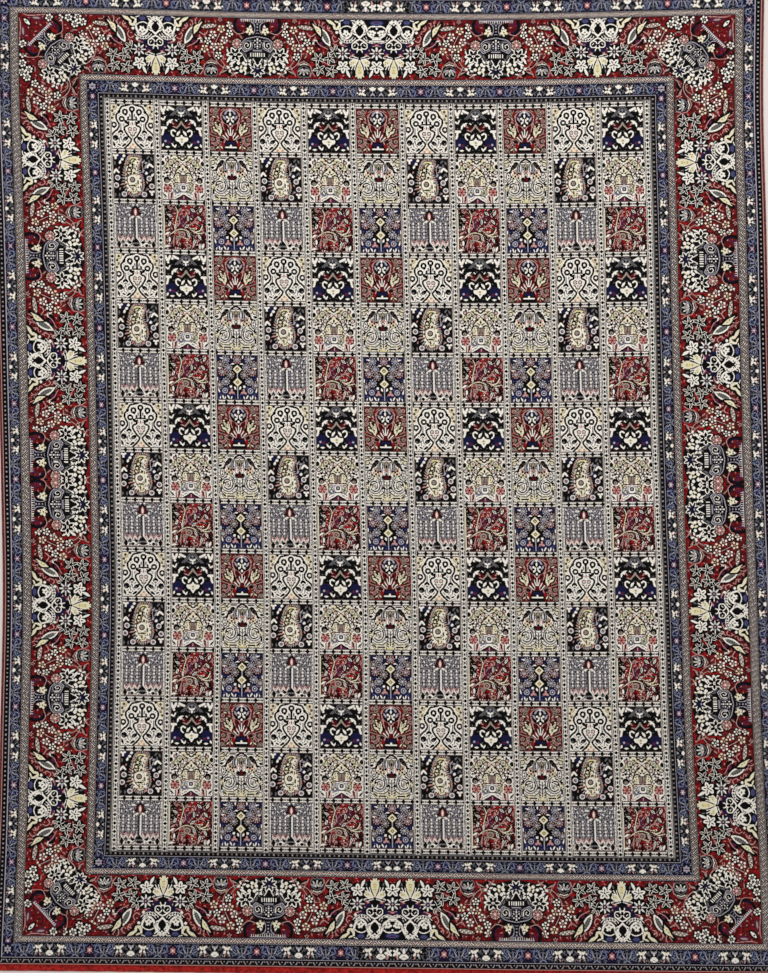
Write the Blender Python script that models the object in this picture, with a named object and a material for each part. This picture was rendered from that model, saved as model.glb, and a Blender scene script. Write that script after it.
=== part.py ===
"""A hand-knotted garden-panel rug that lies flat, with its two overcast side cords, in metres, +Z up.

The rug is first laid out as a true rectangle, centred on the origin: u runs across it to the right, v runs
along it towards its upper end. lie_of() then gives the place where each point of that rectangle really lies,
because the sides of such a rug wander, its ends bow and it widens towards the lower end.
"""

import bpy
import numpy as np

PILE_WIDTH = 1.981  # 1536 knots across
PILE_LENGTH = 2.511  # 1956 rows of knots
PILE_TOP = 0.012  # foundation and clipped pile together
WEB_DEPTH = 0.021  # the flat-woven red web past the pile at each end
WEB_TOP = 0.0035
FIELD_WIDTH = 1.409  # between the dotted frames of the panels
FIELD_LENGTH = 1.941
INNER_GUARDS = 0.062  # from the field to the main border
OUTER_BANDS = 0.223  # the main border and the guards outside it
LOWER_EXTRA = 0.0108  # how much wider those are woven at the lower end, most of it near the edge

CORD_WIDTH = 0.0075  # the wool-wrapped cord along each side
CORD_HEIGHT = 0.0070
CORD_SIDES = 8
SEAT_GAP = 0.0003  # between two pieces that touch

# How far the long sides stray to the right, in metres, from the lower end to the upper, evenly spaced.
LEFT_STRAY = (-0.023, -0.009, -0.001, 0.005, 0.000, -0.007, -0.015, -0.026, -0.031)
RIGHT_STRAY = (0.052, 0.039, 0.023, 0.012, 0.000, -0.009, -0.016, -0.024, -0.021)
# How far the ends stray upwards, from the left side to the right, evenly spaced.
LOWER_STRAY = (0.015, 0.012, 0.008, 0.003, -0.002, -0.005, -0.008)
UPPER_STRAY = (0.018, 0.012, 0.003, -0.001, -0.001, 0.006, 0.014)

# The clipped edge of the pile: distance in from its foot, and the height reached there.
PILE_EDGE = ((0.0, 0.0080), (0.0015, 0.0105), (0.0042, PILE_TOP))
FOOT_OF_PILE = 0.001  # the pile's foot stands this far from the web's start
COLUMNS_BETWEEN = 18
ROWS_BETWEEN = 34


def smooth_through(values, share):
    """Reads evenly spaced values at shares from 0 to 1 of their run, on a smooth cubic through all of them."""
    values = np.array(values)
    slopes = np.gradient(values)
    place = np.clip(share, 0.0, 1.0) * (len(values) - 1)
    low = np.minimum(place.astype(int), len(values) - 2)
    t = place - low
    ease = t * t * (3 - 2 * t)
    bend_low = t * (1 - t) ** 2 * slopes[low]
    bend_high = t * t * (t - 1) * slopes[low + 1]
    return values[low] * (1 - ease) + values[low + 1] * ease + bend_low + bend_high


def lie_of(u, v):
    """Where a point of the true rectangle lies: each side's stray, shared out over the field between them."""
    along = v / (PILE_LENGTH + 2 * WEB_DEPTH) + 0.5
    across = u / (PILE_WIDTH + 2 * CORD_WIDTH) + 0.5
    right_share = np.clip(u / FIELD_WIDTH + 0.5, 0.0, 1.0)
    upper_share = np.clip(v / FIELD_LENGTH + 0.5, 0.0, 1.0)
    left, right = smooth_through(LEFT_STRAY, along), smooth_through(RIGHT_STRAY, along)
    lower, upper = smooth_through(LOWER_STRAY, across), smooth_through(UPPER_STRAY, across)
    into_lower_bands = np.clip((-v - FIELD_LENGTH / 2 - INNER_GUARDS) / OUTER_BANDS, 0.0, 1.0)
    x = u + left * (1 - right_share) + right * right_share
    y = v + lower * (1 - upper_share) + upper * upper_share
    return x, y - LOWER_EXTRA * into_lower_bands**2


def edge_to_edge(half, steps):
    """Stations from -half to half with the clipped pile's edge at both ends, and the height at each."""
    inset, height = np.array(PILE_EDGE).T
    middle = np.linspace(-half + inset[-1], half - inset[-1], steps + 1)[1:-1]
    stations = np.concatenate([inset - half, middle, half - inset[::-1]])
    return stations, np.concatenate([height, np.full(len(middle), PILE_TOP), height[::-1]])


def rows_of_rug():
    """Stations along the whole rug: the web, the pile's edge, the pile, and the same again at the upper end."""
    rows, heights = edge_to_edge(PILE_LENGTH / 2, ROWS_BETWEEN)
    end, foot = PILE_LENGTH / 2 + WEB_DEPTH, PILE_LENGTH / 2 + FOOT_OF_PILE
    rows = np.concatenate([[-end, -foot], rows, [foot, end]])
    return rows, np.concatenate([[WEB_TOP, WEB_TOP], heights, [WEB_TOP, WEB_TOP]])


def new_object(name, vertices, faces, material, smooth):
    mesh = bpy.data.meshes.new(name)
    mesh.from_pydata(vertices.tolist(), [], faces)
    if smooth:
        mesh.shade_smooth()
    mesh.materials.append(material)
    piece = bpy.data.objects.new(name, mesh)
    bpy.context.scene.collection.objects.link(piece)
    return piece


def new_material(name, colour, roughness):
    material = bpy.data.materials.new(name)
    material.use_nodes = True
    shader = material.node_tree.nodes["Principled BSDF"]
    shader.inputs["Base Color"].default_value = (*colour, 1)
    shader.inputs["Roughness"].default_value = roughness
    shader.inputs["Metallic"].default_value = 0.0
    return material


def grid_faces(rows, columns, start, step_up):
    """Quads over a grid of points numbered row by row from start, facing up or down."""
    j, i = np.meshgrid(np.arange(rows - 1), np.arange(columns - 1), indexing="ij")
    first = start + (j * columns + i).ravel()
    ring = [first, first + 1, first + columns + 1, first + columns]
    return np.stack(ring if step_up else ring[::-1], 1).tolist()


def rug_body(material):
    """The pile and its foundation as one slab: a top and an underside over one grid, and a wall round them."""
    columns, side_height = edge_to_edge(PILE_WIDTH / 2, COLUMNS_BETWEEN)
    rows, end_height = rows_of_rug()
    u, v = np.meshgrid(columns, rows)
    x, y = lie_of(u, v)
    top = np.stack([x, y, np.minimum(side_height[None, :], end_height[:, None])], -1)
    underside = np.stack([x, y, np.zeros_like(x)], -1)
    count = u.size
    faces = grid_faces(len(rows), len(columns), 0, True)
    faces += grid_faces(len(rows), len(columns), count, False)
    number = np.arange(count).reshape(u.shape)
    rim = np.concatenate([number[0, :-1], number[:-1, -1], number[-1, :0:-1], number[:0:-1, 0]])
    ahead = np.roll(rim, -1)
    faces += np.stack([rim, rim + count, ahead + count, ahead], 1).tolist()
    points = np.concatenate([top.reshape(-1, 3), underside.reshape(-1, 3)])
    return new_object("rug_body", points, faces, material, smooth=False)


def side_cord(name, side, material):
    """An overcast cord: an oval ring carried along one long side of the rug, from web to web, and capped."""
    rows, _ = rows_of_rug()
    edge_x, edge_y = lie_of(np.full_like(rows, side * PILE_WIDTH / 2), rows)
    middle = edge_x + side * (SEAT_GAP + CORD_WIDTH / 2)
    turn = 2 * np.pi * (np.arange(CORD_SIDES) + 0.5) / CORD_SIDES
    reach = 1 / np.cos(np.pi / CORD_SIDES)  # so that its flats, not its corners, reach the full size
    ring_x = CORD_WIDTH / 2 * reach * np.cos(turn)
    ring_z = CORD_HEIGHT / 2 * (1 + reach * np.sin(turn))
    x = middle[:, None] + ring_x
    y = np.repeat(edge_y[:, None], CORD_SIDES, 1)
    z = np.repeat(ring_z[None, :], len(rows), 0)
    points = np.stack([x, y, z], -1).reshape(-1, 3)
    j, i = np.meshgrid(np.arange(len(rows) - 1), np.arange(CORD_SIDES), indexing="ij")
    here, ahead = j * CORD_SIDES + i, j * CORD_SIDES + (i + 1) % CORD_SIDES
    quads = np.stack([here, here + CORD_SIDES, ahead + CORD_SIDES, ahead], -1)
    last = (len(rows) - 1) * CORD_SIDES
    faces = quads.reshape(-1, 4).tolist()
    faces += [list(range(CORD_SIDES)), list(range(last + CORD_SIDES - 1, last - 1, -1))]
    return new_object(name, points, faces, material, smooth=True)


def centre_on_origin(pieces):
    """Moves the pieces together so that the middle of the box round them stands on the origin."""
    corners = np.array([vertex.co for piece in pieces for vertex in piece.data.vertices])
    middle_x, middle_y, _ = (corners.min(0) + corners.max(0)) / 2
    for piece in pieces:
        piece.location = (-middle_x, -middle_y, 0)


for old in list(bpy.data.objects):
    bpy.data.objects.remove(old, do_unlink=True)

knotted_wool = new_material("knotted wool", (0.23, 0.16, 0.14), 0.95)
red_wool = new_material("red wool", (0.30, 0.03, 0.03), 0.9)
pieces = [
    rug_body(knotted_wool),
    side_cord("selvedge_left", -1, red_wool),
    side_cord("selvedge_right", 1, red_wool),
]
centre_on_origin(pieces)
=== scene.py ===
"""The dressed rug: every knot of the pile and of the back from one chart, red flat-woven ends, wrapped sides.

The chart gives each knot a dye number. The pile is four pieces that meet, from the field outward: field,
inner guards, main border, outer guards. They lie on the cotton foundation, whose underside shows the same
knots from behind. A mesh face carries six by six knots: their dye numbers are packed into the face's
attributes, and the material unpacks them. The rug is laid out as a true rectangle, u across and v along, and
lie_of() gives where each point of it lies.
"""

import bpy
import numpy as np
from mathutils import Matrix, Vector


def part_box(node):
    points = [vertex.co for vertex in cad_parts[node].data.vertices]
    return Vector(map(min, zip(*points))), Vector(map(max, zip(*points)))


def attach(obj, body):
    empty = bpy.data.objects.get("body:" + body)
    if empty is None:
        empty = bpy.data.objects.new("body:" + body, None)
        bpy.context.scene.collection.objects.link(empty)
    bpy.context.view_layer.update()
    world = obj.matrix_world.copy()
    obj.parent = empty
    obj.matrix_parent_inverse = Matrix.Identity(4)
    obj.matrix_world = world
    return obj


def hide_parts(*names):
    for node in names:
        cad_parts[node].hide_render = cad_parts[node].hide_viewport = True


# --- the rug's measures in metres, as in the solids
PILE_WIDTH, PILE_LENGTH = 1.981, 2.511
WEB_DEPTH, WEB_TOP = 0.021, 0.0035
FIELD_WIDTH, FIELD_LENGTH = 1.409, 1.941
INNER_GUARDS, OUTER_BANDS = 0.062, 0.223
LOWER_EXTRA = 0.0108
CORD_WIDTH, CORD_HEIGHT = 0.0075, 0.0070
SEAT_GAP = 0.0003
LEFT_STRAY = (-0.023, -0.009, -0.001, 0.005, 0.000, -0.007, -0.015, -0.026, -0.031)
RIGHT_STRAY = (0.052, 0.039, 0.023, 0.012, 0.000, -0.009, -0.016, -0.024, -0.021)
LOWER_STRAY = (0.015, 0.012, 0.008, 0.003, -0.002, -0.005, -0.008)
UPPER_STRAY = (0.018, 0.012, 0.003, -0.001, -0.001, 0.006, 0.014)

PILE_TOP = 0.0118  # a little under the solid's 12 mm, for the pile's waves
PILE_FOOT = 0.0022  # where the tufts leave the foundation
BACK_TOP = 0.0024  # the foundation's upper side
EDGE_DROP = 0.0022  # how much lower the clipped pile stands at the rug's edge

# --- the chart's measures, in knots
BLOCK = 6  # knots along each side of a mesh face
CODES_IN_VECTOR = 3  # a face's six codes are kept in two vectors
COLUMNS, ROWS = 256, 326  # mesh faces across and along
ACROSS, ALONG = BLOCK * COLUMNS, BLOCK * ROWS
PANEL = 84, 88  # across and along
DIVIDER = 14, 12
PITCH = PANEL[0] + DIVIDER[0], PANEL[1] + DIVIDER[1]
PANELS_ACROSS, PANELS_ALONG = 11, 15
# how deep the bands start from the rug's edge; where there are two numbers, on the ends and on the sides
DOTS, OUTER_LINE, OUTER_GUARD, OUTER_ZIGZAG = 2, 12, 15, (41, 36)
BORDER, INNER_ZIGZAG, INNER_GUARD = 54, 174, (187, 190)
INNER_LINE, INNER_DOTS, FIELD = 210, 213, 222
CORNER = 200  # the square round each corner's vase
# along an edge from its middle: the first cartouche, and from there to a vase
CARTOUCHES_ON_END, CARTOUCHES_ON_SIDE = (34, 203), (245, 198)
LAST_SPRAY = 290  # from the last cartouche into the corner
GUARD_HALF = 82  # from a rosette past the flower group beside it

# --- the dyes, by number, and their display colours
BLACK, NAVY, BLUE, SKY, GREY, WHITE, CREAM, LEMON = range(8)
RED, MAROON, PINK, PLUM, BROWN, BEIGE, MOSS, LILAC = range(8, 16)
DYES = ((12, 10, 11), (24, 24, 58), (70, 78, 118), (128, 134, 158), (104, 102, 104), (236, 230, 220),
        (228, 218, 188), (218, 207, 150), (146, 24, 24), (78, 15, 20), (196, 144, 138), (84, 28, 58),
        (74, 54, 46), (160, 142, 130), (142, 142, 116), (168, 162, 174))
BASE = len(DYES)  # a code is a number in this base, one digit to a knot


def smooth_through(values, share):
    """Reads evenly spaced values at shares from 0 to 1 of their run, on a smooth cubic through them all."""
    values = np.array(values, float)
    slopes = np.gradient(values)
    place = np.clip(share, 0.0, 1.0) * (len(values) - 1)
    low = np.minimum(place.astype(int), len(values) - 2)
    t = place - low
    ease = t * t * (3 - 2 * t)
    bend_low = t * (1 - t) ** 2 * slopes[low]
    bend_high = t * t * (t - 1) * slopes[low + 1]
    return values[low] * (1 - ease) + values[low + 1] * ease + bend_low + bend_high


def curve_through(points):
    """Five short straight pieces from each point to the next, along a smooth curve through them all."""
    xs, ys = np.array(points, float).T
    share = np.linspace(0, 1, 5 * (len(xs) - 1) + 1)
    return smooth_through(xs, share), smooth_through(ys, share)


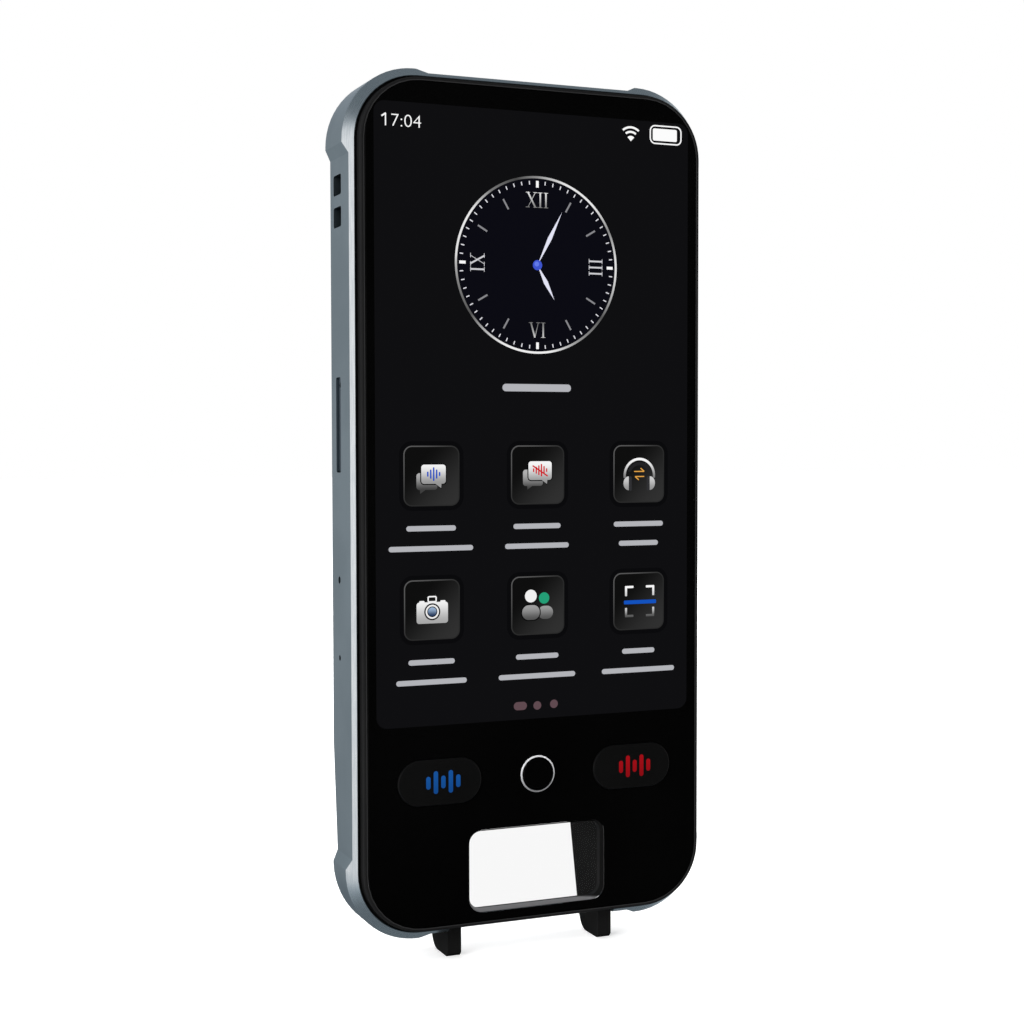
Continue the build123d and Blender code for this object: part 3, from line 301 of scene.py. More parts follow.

* To be done *
The lines to transcribe begin at the line with "0.16, 0.14), 0.95)" and end at the line with "ends, wrapped sides."; copy them exactly, both ends included.

* Response below *
knotted_wool = new_material("knotted wool", (0.23, 0.16, 0.14), 0.95)
red_wool = new_material("red wool", (0.30, 0.03, 0.03), 0.9)
pieces = [
    rug_body(knotted_wool),
    side_cord("selvedge_left", -1, red_wool),
    side_cord("selvedge_right", 1, red_wool),
]
centre_on_origin(pieces)
=== scene.py ===
"""The dressed rug: every knot of the pile and of the back from one chart, red flat-woven ends, wrapped sides.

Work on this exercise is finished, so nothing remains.